### What the exercise asks
Return the whole listing exactly as it stands.

[start]

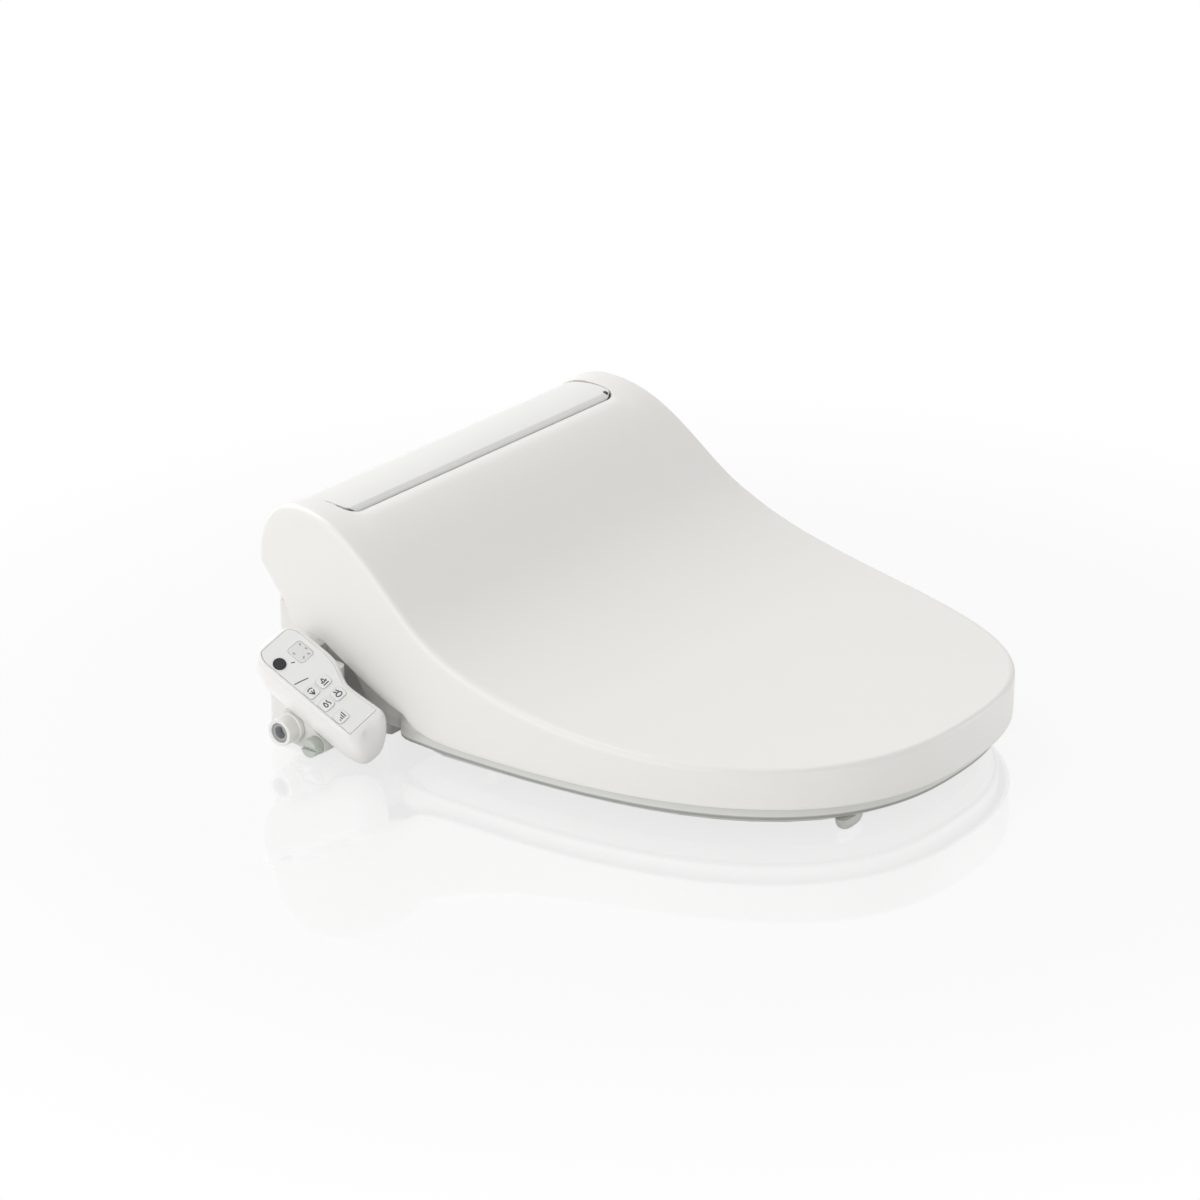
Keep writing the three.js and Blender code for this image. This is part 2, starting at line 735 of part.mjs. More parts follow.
// The pod seen from its front end, in (x, z): sharp at the face, round underneath.
function armSection(inset) {
  const w = arm.halfWidth - inset;
  const h = arm.halfHeight - inset;
  const outline = new THREE.Shape();
  outline.moveTo(-w, h - 5);
  outline.bezierCurveTo(-w, -h * 0.3, -w + 6, -h, -w + 22, -h);
  outline.lineTo(w - 18, -h);
  outline.quadraticCurveTo(w, -h, w, -h + 20);
  outline.lineTo(w, h - 5);
  outline.quadraticCurveTo(w, h, w - 5, h);
  outline.lineTo(-w + 5, h);
  outline.quadraticCurveTo(-w, h, -w, h - 5);
  return outline;
}

function armPod(inset, matrix = new THREE.Matrix4()) {
  const far = arm.halfLength + 5;
  const upright = new THREE.Matrix4().set(1, 0, 0, 0, 0, 0, -1, far, 0, 1, 0, 0, 0, 0, 0, 1);
  const plan = prismZ(armPlan(inset), -arm.halfHeight - 1, arm.halfHeight + 1, matrix, 4);
  const side = prismX(armSide(inset), -arm.halfWidth - 1, arm.halfWidth + 1, 0, matrix);
  const section = prismZ(armSection(inset), 0, 2 * far, matrix.clone().multiply(upright), 4);
  return plan.intersect(side).intersect(section);
}

const release = { y: -6, z: 20, length: 22, height: 10, depth: 9, travel: 3 };
function releaseWell() {
  const { y, z, length, height } = release;
  const x = [unit.halfWidth - release.depth - release.travel - 1, unit.halfWidth + 5];
  return box(x, [y - length / 2 - fit, y + length / 2 + fit], [z - height / 2 - fit, z + height / 2 + fit]);
}

const gland = { y: 22, z: 40, radius: 7 };
function glandHole() {
  return rod([unit.halfWidth - 10, gland.y, gland.z], [unit.halfWidth + 10, gland.y, gland.z], gland.radius);
}

const waterInner = -seat.armOuter - 10.5; // inner end of the bores for the water fittings
function inletBores() {
  const bores = [inlet, drain].map(({ y, z, pipe }) =>
    rod([-wing.out - 5, y, z], [waterInner, y, z], pipe + fit),
  );
  return join(...bores);
}

// ---------------------------------------------------------------- dome of the main unit
// Height of the lid's inner face above the hinge axis at a place forward of it.
function underCrest(y, gap) {
  const line = offset(crest(), -gap);
  const i = line.findIndex((p) => p.x <= y);
  const [a, b] = [line[i - 1], line[i]];
  return a.y + ((b.y - a.y) * (y - a.x)) / (b.x - a.x);
}

const seam = lid.cutFront - strip.gap; // hinge axis to the front edge of the trim strip
const seamReach = Math.hypot(lid.cutFront, underCrest(-lid.cutFront, lid.wall)) - 0.7;

// The trim strip's top face in (y, z) of the hinge frame: a steep front edge, then backwards.
function stripTop() {
  const line = new THREE.Path();
  const brow = seam - strip.browDepth;
  const front = Math.sqrt(seamReach ** 2 - brow ** 2);
  const back = unit.dome - 4;
  line.moveTo(-seam, front - strip.browHeight);
  line.lineTo(-brow, front);
  line.quadraticCurveTo(-8, unit.dome, 12, back);
  line.bezierCurveTo(0.61 * unit.dome, back - 3, unit.dome, 0.47 * unit.dome, unit.dome, 0);
  return line.getPoints(7);
}

// The dome's outline in (y, z) of the hinge frame, inset from its outside by a distance.
function domeSide(inset) {
  const gap = lid.wall + unit.lidClearance + inset;
  const low = unit.top + fit - hinge.z - (inset > 0 ? 5 : 0);
  const front = unit.front - hinge.y + 3 + inset;
  const slope = [];
  for (let y = front; y < -seam - 2; y += 12) slope.push(point(y, underCrest(y, gap)));
  const top = stripTop();
  const under = offset(top, strip.thickness + fit + inset);
  const outside = [...under.slice(0, stripPoints), ...top.slice(stripPoints)];
  const belly = arc(unit.dome - inset, -6, unit.domeFoot, 6);
  return [
    point(front, low),
    ...slope,
    ...(inset > 0 ? under.slice(0, -2) : outside),
    ...belly,
    point((unit.dome - inset) * Math.cos(radians(unit.domeFoot)), low),
  ];
}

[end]

### Exercise response
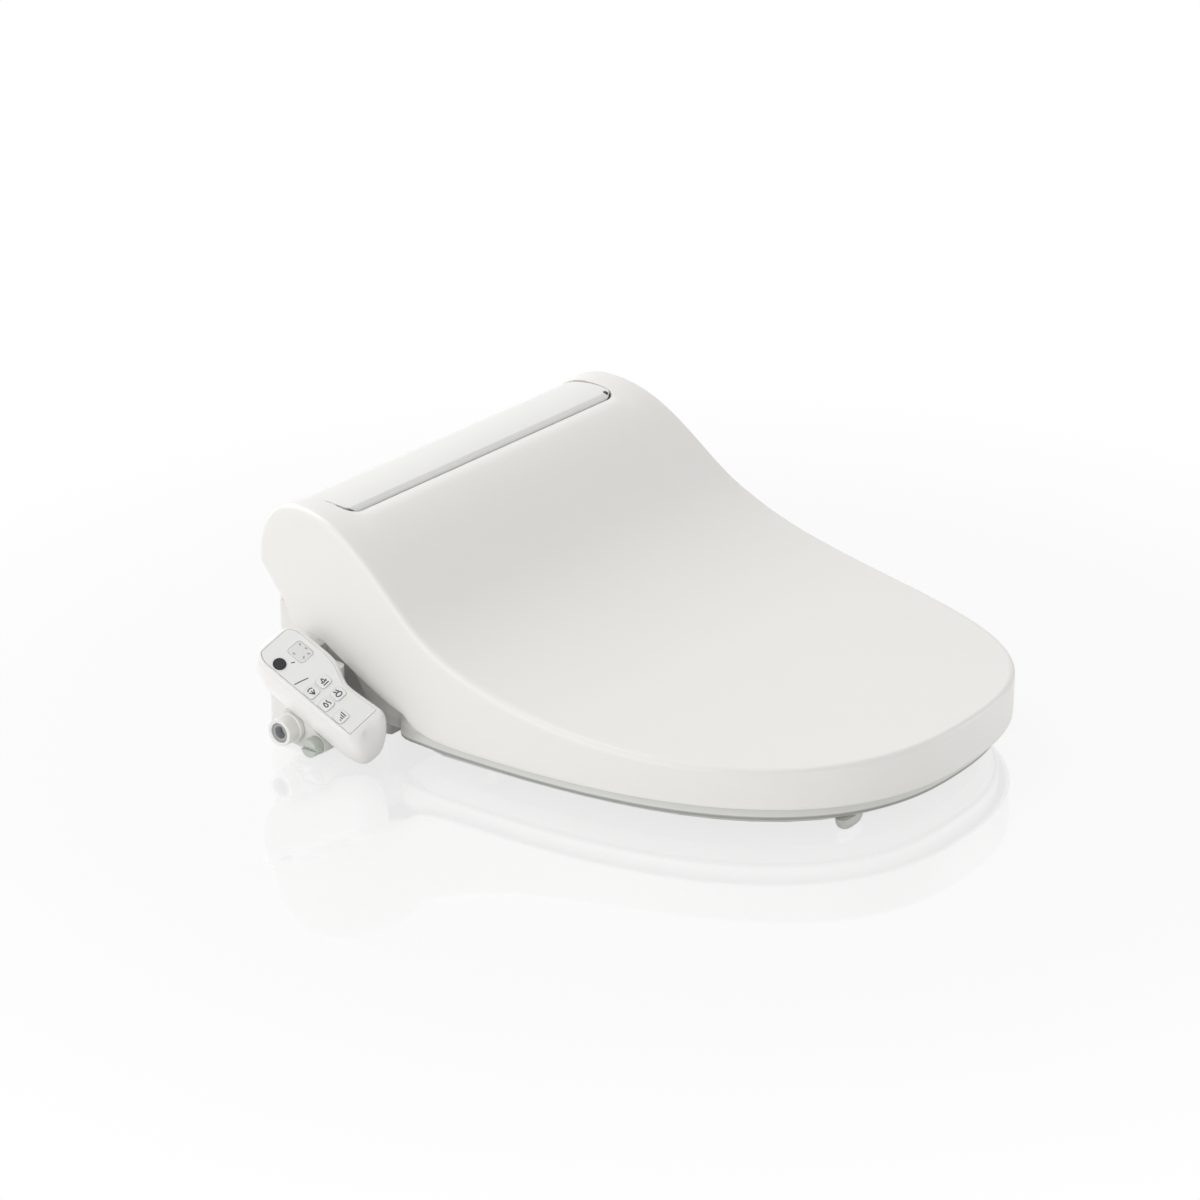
Keep writing the three.js and Blender code for this image. This is part 2, starting at line 735 of part.mjs. More parts follow.
// The pod seen from its front end, in (x, z): sharp at the face, round underneath.
function armSection(inset) {
  const w = arm.halfWidth - inset;
  const h = arm.halfHeight - inset;
  const outline = new THREE.Shape();
  outline.moveTo(-w, h - 5);
  outline.bezierCurveTo(-w, -h * 0.3, -w + 6, -h, -w + 22, -h);
  outline.lineTo(w - 18, -h);
  outline.quadraticCurveTo(w, -h, w, -h + 20);
  outline.lineTo(w, h - 5);
  outline.quadraticCurveTo(w, h, w - 5, h);
  outline.lineTo(-w + 5, h);
  outline.quadraticCurveTo(-w, h, -w, h - 5);
  return outline;
}

function armPod(inset, matrix = new THREE.Matrix4()) {
  const far = arm.halfLength + 5;
  const upright = new THREE.Matrix4().set(1, 0, 0, 0, 0, 0, -1, far, 0, 1, 0, 0, 0, 0, 0, 1);
  const plan = prismZ(armPlan(inset), -arm.halfHeight - 1, arm.halfHeight + 1, matrix, 4);
  const side = prismX(armSide(inset), -arm.halfWidth - 1, arm.halfWidth + 1, 0, matrix);
  const section = prismZ(armSection(inset), 0, 2 * far, matrix.clone().multiply(upright), 4);
  return plan.intersect(side).intersect(section);
}

const release = { y: -6, z: 20, length: 22, height: 10, depth: 9, travel: 3 };
function releaseWell() {
  const { y, z, length, height } = release;
  const x = [unit.halfWidth - release.depth - release.travel - 1, unit.halfWidth + 5];
  return box(x, [y - length / 2 - fit, y + length / 2 + fit], [z - height / 2 - fit, z + height / 2 + fit]);
}

const gland = { y: 22, z: 40, radius: 7 };
function glandHole() {
  return rod([unit.halfWidth - 10, gland.y, gland.z], [unit.halfWidth + 10, gland.y, gland.z], gland.radius);
}

const waterInner = -seat.armOuter - 10.5; // inner end of the bores for the water fittings
function inletBores() {
  const bores = [inlet, drain].map(({ y, z, pipe }) =>
    rod([-wing.out - 5, y, z], [waterInner, y, z], pipe + fit),
  );
  return join(...bores);
}

// ---------------------------------------------------------------- dome of the main unit
// Height of the lid's inner face above the hinge axis at a place forward of it.
function underCrest(y, gap) {
  const line = offset(crest(), -gap);
  const i = line.findIndex((p) => p.x <= y);
  const [a, b] = [line[i - 1], line[i]];
  return a.y + ((b.y - a.y) * (y - a.x)) / (b.x - a.x);
}

const seam = lid.cutFront - strip.gap; // hinge axis to the front edge of the trim strip
const seamReach = Math.hypot(lid.cutFront, underCrest(-lid.cutFront, lid.wall)) - 0.7;

// The trim strip's top face in (y, z) of the hinge frame: a steep front edge, then backwards.
function stripTop() {
  const line = new THREE.Path();
  const brow = seam - strip.browDepth;
  const front = Math.sqrt(seamReach ** 2 - brow ** 2);
  const back = unit.dome - 4;
  line.moveTo(-seam, front - strip.browHeight);
  line.lineTo(-brow, front);
  line.quadraticCurveTo(-8, unit.dome, 12, back);
  line.bezierCurveTo(0.61 * unit.dome, back - 3, unit.dome, 0.47 * unit.dome, unit.dome, 0);
  return line.getPoints(7);
}

// The dome's outline in (y, z) of the hinge frame, inset from its outside by a distance.
function domeSide(inset) {
  const gap = lid.wall + unit.lidClearance + inset;
  const low = unit.top + fit - hinge.z - (inset > 0 ? 5 : 0);
  const front = unit.front - hinge.y + 3 + inset;
  const slope = [];
  for (let y = front; y < -seam - 2; y += 12) slope.push(point(y, underCrest(y, gap)));
  const top = stripTop();
  const under = offset(top, strip.thickness + fit + inset);
  const outside = [...under.slice(0, stripPoints), ...top.slice(stripPoints)];
  const belly = arc(unit.dome - inset, -6, unit.domeFoot, 6);
  return [
    point(front, low),
    ...slope,
    ...(inset > 0 ? under.slice(0, -2) : outside),
    ...belly,
    point((unit.dome - inset) * Math.cos(radians(unit.domeFoot)), low),
  ];
}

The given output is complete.